Lyngar illustrates how higher education was viewed by those around him as he was growing up:

I came from a rural mining town in Nevada where I knew mostly blue-collar men who neither needed nor wanted a college education. Listening to adults talk they always had a favorite villain: the person who jumped ahead in line and got a job or promotion, only because he or she had a college degree.
You'd think that the tangible economic benefits would have convinced the community that college was worth something. After all, economic benefit is the measure against which the value of nearly everything is judged these days. However, that clearly wasn't the case in Lyngar's hometown. This suggests that there's a moral component to their conviction.

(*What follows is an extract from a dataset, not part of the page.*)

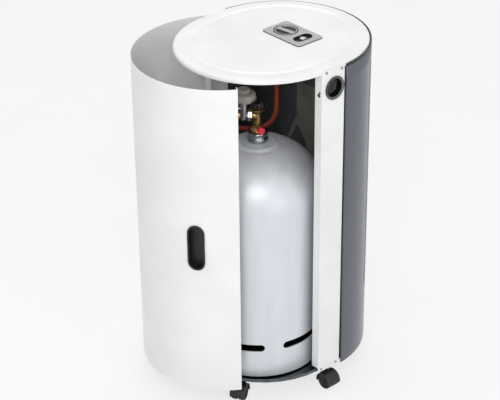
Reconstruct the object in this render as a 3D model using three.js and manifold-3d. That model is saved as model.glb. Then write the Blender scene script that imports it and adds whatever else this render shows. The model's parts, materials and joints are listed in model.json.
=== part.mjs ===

My hunch is that the economic benefits of higher education are tainted by the sins that are perceived to accompany it: elitism, indifference to "family values", anti-Americanism, etc. In their eyes, the price of higher education is nothing less than one's soul.

This sentiment is visceral, beyond the reach of objective analysis. That being the case, merely preaching the virtues and value of education, particularly higher education, is a dead-end strategy for its advocates. While there will always be Lyngars who are susceptible to believing in it (and who probably would have felt the urge no matter what), they're the exception, not the rule. Just as you can't reach people's hearts if you coerce them into adopting a faith (as ISIS is trying to do right now), you can't reach people's hearts if you shove education down their throats.

I'd never thought of education as requiring a leap of faith. That's what it might take, though.